Bugün provokasyon olma ihtimali yine var, olursa bunu İranlılar da yapabilir, Amerikalılar da. Putin “provokasyon hazırlığı var” diyor, bu doğru olabilir, Rusya bu tür durumlarda çok sert karşılık veriyor ve süreçlerin sarsılması gündeme gelebiliyor. O yüzden herkes provokasyona açık olmalı mümkünse engellemeli yani provokasyonu bahane etmeden temkinli hareket etmeli. 
Neticede söz kounusu olan yer Suriye, ABD dahil bütün güçlerin ajanları sahada ve bunlarla birlikte bir çok terör örgütü var. Yani provokasyon için her türlü alt yapının hazır olduğu bir yerden bahsediyoruz. O nedenle başta Rusya olmak üzere İran da “ne de olsa provokasyon yapılacak” bakışıyla değil “provokasyon olsa da provoke olmama” güdüsüyle hareket etmeli ki süreçler bozulmasın.
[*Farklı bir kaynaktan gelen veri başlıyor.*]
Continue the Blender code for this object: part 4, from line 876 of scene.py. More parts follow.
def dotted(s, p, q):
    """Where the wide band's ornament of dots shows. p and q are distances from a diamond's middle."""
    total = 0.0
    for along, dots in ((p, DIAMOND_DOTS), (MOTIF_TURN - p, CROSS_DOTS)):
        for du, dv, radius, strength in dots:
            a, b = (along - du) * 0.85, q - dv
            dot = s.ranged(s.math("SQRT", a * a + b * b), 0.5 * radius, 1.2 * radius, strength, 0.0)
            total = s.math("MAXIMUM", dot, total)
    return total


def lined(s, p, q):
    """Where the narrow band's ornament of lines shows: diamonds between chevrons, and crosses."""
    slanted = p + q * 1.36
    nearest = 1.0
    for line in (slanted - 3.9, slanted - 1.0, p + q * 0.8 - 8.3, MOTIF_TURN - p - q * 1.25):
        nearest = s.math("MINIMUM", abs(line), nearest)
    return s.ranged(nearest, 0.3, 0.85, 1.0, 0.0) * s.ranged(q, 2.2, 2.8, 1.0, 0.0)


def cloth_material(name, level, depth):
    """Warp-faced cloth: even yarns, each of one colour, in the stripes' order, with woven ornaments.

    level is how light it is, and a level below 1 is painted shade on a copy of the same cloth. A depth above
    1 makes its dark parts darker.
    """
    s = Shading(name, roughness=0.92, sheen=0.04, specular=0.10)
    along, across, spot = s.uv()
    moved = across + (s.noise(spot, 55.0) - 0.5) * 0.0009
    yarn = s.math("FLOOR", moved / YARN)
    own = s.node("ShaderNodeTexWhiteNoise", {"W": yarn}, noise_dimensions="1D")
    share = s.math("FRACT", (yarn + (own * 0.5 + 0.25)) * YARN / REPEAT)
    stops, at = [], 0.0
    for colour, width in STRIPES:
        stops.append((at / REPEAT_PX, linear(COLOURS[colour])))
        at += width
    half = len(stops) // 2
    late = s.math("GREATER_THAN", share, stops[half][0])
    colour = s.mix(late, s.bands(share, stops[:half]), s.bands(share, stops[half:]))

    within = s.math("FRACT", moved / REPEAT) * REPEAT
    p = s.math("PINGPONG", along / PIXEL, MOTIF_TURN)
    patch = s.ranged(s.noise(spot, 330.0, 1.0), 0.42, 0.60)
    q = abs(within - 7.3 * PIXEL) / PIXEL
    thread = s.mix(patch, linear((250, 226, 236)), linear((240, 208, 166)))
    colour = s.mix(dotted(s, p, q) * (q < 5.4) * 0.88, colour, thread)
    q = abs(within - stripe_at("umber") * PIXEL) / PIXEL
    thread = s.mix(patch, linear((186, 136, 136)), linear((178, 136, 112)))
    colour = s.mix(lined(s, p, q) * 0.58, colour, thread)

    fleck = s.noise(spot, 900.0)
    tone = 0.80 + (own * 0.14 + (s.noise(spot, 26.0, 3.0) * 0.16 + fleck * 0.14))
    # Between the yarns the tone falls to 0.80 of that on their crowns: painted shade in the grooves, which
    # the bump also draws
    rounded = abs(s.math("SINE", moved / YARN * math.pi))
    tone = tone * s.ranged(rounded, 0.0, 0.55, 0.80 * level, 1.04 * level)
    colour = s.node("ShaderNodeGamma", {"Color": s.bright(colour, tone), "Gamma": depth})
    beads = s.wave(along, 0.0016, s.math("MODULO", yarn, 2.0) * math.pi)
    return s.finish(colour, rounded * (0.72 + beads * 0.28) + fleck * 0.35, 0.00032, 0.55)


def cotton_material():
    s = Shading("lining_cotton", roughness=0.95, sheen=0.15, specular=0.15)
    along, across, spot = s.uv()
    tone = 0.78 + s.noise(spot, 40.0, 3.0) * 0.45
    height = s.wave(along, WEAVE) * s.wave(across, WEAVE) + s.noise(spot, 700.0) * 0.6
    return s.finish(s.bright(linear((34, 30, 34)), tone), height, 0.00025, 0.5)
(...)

TAHRAN ZİRVESİNE GÖRE İDLİB’İN DURUMU NE OLACAK?


İdlib gerginliği azaltma bölgelerinden biriydi. Ve hatta sonuncusuydu. Tahran zirvesinden çıkan sonuca göre İdlib gerginliği azaltma bölgesi statüsünde kalmaya devam edecek. Bu da geniş çaplı operasyonların olmayacağı anlamını taşıyor. Ama tabi burada önemli olan garantörlerin üzerlerine düşeni yapması.
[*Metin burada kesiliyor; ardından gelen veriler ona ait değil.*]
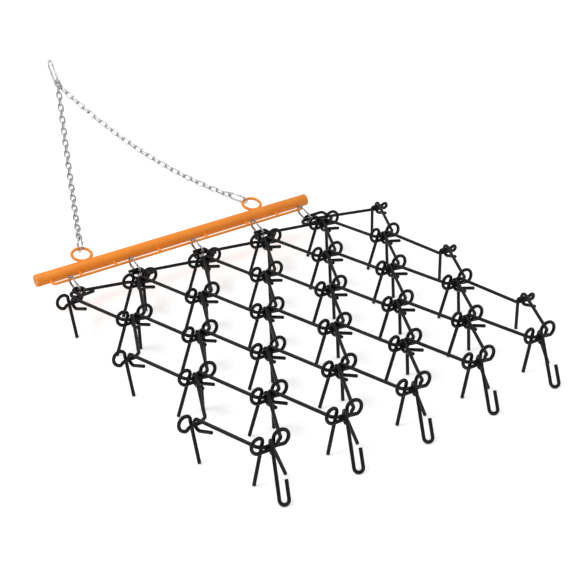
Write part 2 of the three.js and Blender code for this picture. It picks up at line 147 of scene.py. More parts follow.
body_of = {}
for body, nodes in frame["record"]["behaviour"]["bodies"].items():
    for node in nodes:
        body_of[node] = body


# Lines and meshes

def arc(centre, along, across, radius, start, sweep, steps):
    places = []
    for i in range(steps + 1):
        angle = start + sweep * i / steps
        places.append(centre + along * (radius * math.cos(angle)) + across * (radius * math.sin(angle)))
    return places


def corner(x, y, z, radius, inward, leg):
    """Three points round a bend at (x, y), from its leg along Y on. inward and leg are 1 or -1."""
    reach = radius + CORNER_EASE
    cut = radius * CORNER_SHARE
    return [
        Vector((x, y + leg * reach, z)),
        Vector((x + inward * cut, y + leg * cut, z)),
        Vector((x + inward * reach, y, z)),
    ]


# How many guards long a gap is when it gets a held point at each end, and when it is drawn in one piece
HELD_GUARDS, STRAIGHT_GUARDS = 2.6, 1.6
SMALLEST = 1e-6


def smooth(points, guard=14.0, step=3.4):
    """A flowing line through the points, straight where two of them lie far apart."""
    held = [points[0]]
    for a, b in zip(points, points[1:]):
        gap = (b - a).length
        if gap > HELD_GUARDS * guard:
            held.append(a.lerp(b, guard / gap))
            held.append(b.lerp(a, guard / gap))
        held.append(b)
    line = [held[0]]
    for i in range(len(held) - 1):
        p1, p2 = held[i], held[i + 1]
        p0 = held[i - 1] if i else p1 - (p2 - p1)
        p3 = held[i + 2] if i + 2 < len(held) else p2 + (p2 - p1)
        d0 = max((p1 - p0).length, SMALLEST)
        d1 = max((p2 - p1).length, SMALLEST)
        d2 = max((p3 - p2).length, SMALLEST)
        m1 = ((p1 - p0) / d0 - (p2 - p0) / (d0 + d1) + (p2 - p1) / d1) * d1
        m2 = ((p2 - p1) / d1 - (p3 - p1) / (d1 + d2) + (p3 - p2) / d2) * d1
        count = 1 if d1 > STRAIGHT_GUARDS * guard else max(1, math.ceil(d1 / step))
        for k in range(1, count + 1):
            t = k / count
            line.append(p1 * (2 * t**3 - 3 * t**2 + 1) + m1 * (t**3 - 2 * t**2 + t)
                        + p2 * (3 * t**2 - 2 * t**3) + m2 * (t**3 - t**2))
    return line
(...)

GARANTÖRLER ÜZERLERİNE DÜŞENİ YAPAR MI?


Daha önce Guta ve Hama da gerginliği azaltma bölgelerindendi. Ama Rusya ve İran burada rejim üzerinde baskı yapmadı ve neticede iki yerde de insani kriz ve katliamlar yaşandı. Şimdi son gerginliği azaltma bölgesi olarak karşımıza İdlib çıkıyor. Eğer burada çatışmasızlık uzlaşısı bozulursa, rejim saldırır Rusya ve İran da çeşitli bahanelerle rejimi durdurmayıp, garantörlük sorumluluklarını yerine getirmezlerse Türkiye bundan sonraki süreçte farklı adımlar atabilir. Çünkü Başkan Erdoğan böyle bir olasılık halinde süreci revize edebilecekleri uyarısını yaptı.


TÜRK ASKERİ SÜRİYE’DE KALACAK


Yine Tahran zirvesinden alınan bir diğer mesaja göre Suriye krizi sona erene kadar Türk askeri bölgede kalmaya devam edecek. Başkan Erdoğan bunu vurguladı. Çünkü Suriye Türkiye’nin yangın tamamen sönmeden bırakıp, dönebileceği bir yer değil.
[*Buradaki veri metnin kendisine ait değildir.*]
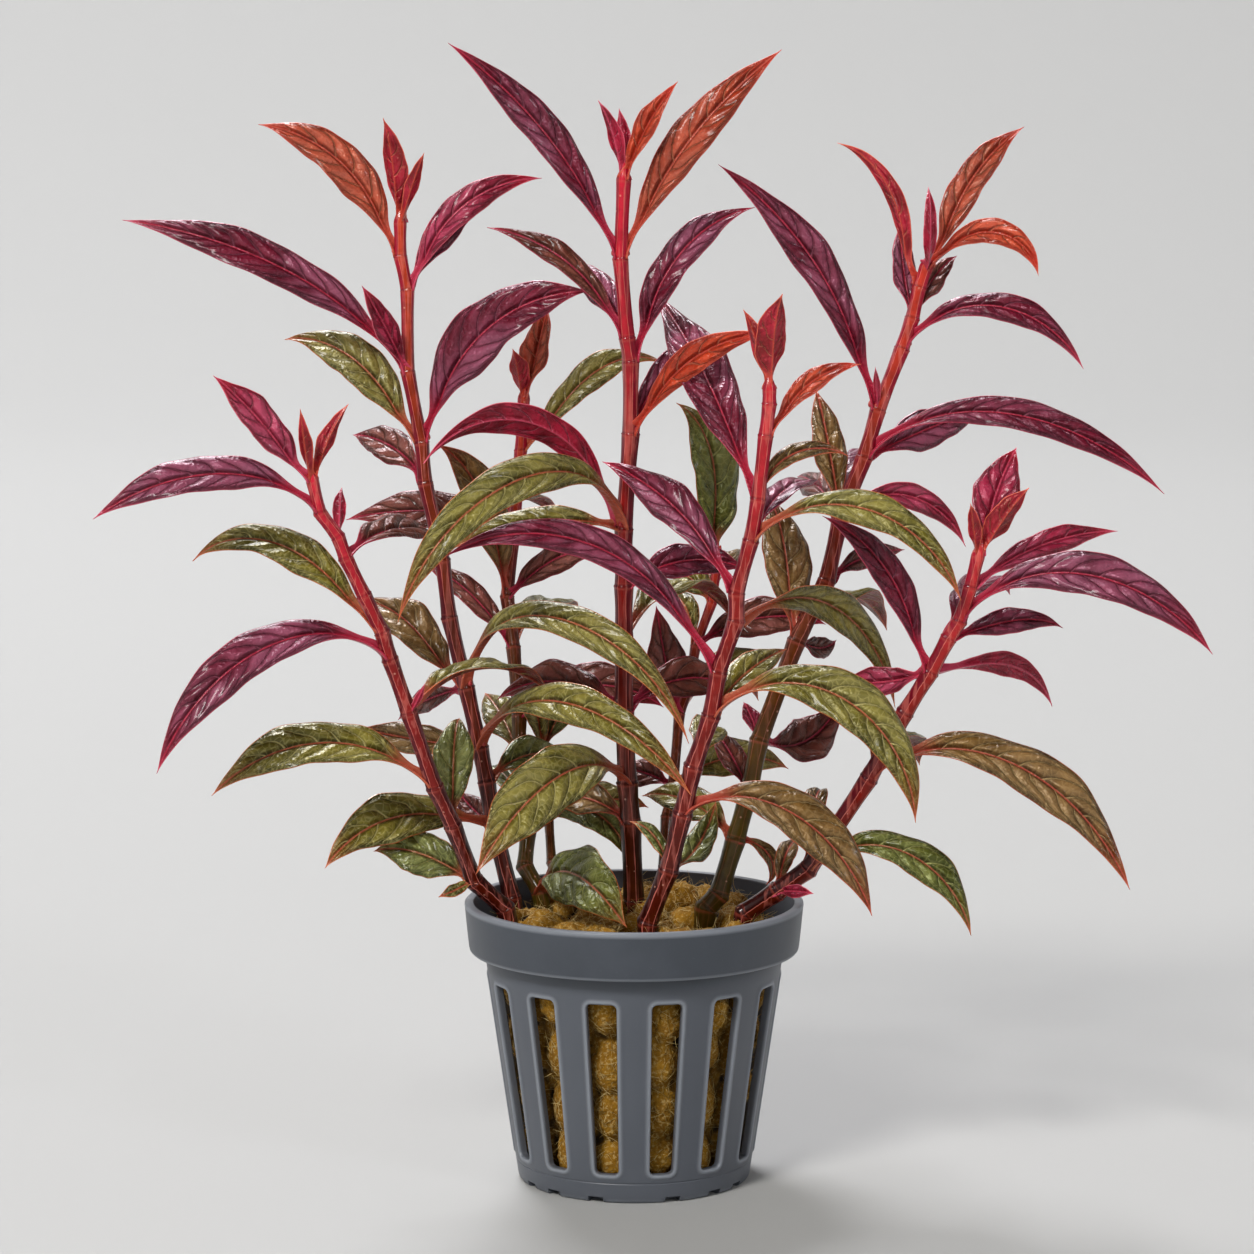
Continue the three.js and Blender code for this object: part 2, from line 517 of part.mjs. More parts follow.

TAHRAN’DA PKK’YA DA MESAJ VERİLDİ


PKK’nın olası İdlib saldırılarında rejimle birlikte hareket edeceği ihtimali var. Türkiye PKK’nın Fırat’ın doğusunda ve genel anlamda Suriye’deki yapılanmasına yönelik duruşunu Tahran’da bir kez daha gösterdi.


ABD’YE “SURİYE’DEN ELİNİ ÇEK” MESAJI


Daha önce Halep krizinin çözümünde olduğu gibi İdlib krizinin çözümü için de ABD masaya davet edilmedi. Üstelik Tahran zirvesinde Suriye krizinin çözümü için Amerika’ya “Suriye’den elini çek” mesajı da açık şekilde iletildi.


12 MADDELİK ORTAK BİLDİRİ


Ortak bildiride Suriyeli sivillerin korunması, mültecilerin evlerine dönüşünün sağlanması, terör örgütleriyle mücadele, İdlib’in gerginliği azaltma bölgesi olarak kalması, Suriye’nin geleceğine Suriyelilerin karar vermesi gibi konular ön plana çıktı. Buradaki en net vurgu, İdlib’te büyük bir saldırının şu an için yapılmayacağı, askeri operasyon yerine siyasi çözümün tercih edilmesi. 

Tabi burası Suriye, bu konuda garantör olan ülkelerin üzerlerine düşeni yapması gerek aksi takdirde provokasyon ya da provokasyon bahaneleriyle siyasi çözüm süreçleri yerini saldırılara bırakabiliyor.